In the manner described in the referenced patent, U.S. Pat. No. 4,085,644, the harmonic counter 20 and word counter 19 are initialized at the start of each computation cycle. Each time that the word counter 19 is incremented so that it returns to its initial state because of its modulo counting implementation, a signal is provided which increments the count state of the harmonic counter 20. The word counter 19 is implemented to count modulo 256 which is the number of data words in the master data set which is generated and stored in the main register 34. The harmonic counter 20 is implemented to count modulo 16. This number corresponds to the maximum number of harmonics for a waveshape of 256 points that has eight times the minimal number of data points for a maximum of 16 harmonics.

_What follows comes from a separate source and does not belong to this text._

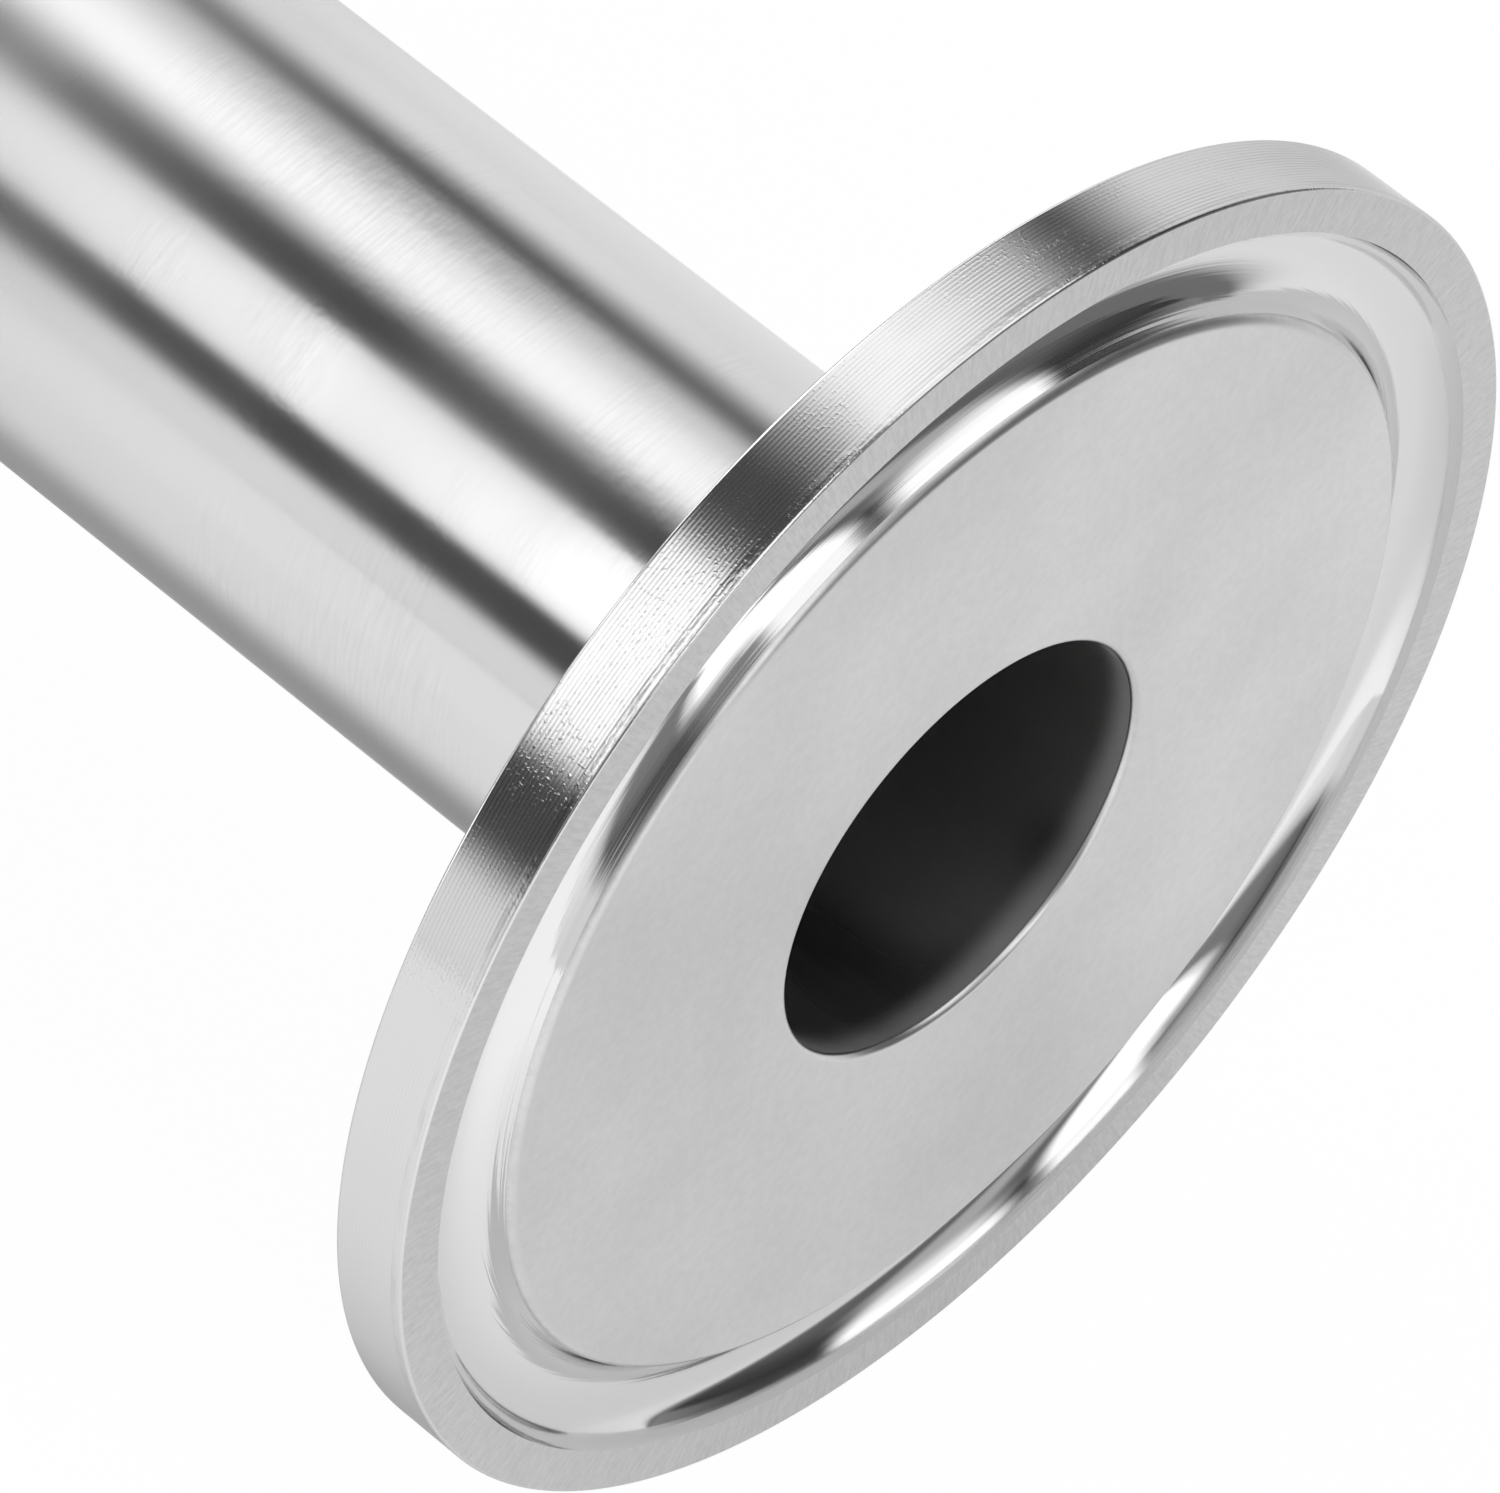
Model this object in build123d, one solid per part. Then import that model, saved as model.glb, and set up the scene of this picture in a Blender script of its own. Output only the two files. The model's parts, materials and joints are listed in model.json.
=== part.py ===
from build123d import *
from typing import NamedTuple
import math
import os

# Sanitary clamp wye in polished stainless steel, lying flat on the rims of its three ferrules.
# Three equal bores meet in a true Y: the stem runs along +Y and the two arms lean away from its axis.
# The origin is the centre of the stem's sealing face, +Y points into the stem and +Z is normal
# to the plane of the three legs. Sizes are in millimetres, angles in degrees.

# Legs, each from the junction's centre to its sealing face
stem_length = 60.0
arm_length = 60.0
arm_angle = 45.0

# Tube
tube_outer_diameter = 19.05
tube_wall = 1.5

# Ferrule, turned from bar: a clamp flange with a conical back on a hub as thick as the tube
flange_diameter = 50.5
rim_thickness = 2.85
back_cone_angle = 20.0
ferrule_length = 21.5
hub_fillet_radius = 2.0

# Gasket groove in the sealing face: a round floor that runs out at the outer edge, and a straight inner wall
groove_outer_diameter = 47.2
groove_depth = 1.5
groove_floor_radius = 1.6
groove_wall_angle = 65.0

# Small edge rounds of the ferrule
rim_front_round = 0.1
rim_rear_round = 0.15
groove_inner_round = 0.4
bore_edge_round = 0.25

# Weld where the three tubes meet: its outside is ground to a hollow blend, flush with the tubes
weld_blend_radius = 2.5
weld_margin = 0.25

tube_radius = tube_outer_diameter / 2
bore_radius = tube_radius - tube_wall
flange_radius = flange_diameter / 2
groove_outer_radius = groove_outer_diameter / 2
reach = 2 * (stem_length + arm_length)
junction = Location((0, stem_length, 0))

# Turns about the junction's upright axis, counted from the stem's own direction
right_turn = 180.0 - arm_angle
left_turn = -right_turn
right_seam_turn = right_turn / 2
left_seam_turn = left_turn / 2
crotch_turn = 180.0

# The weld covers the blend, which spreads furthest at the sharpest corner between two legs
sharpest_half_angle = math.radians(min(arm_angle, right_seam_turn))
weld_half_width = weld_blend_radius * math.cos(sharpest_half_angle) + weld_margin


class Leg(NamedTuple):
    """One leg: its turn and length, and the two mitre planes that end its tube."""

    turn: float
    length: float
    first_seam: float
    last_seam: float

    def place(self):
        """Location that takes a piece drawn on the stem's face to this leg's face."""
        return junction * Rot(0, 0, self.turn) * Pos(0, -self.length, 0)

    def rod(self, radius):
        """Solid rod from the end of the ferrule to the mitre planes."""
        ends = (Align.CENTER, Align.CENTER, Align.MIN)
        rod = Rot(-90, 0, 0) * Cylinder(radius, self.length - ferrule_length, align=ends)
        return (self.place() * Pos(0, ferrule_length, 0) * rod) & sector(self.first_seam, self.last_seam)


def sector(first_seam, last_seam):
    """Prism of all that lies between two mitre planes, which meet on the junction's upright axis."""
    turns = [math.radians(t) for t in (first_seam, (first_seam + last_seam) / 2, last_seam)]
    rim = [(reach * math.sin(t), -reach * math.cos(t)) for t in turns]
    return junction * extrude(make_face(Polyline((0, 0), *rim, close=True)), reach, both=True)


def weld_slab(seam_turn):
    """Slab as wide as the weld, from the junction's axis out along one mitre plane."""
    ends = (Align.CENTER, Align.MAX, Align.CENTER)
    return junction * Rot(0, 0, seam_turn) * Box(2 * weld_half_width, reach, 2 * reach, align=ends)


def corner(section, radius, depth):
    """Vertex of a section that is nearest to a point of its plane."""
    return section.vertices().sort_by_distance((radius, depth, 0))[0]


def gasket_groove():
    """Section of the groove, and the radius at which its inner wall meets the sealing face."""
    floor_depth = groove_depth - groove_floor_radius
    floor_centre = groove_outer_radius - math.sqrt(groove_floor_radius**2 - floor_depth**2)
    slope = math.radians(groove_wall_angle)
    foot_radius = floor_centre - groove_floor_radius * math.sin(slope)
    foot_depth = floor_depth + groove_floor_radius * math.cos(slope)
    mouth_radius = foot_radius - foot_depth / math.tan(slope)
    wall = Polyline((mouth_radius, 0), (foot_radius, foot_depth), (floor_centre, 0), close=True)
    floor = Pos(floor_centre, floor_depth) * Circle(groove_floor_radius)
    return floor + make_face(wall), mouth_radius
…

At the start of each computation cycle, the adder-accumulator 21 is initialized to a zero value. Each time that the word counter 19 is reset to its initial value, or minimal count state, the accumulator is reset to a zero value. Each time that the word counter 19 is incremented, the accumulator adds the current count state of the harmonic counter 20 to the sum already contained in the accumulator.
The content of the accumulator in the adder-accumulator 21 is used by the memory address decoder 23 to address out trigonometric sinusoid values from the sinusoid table 24. The sinusoid table 24 is implemented as a read only memory storing values of the trigonometric function sin (2πφ/256) for 0≦φ≦256 at intervals of D. D is a table resolution constant.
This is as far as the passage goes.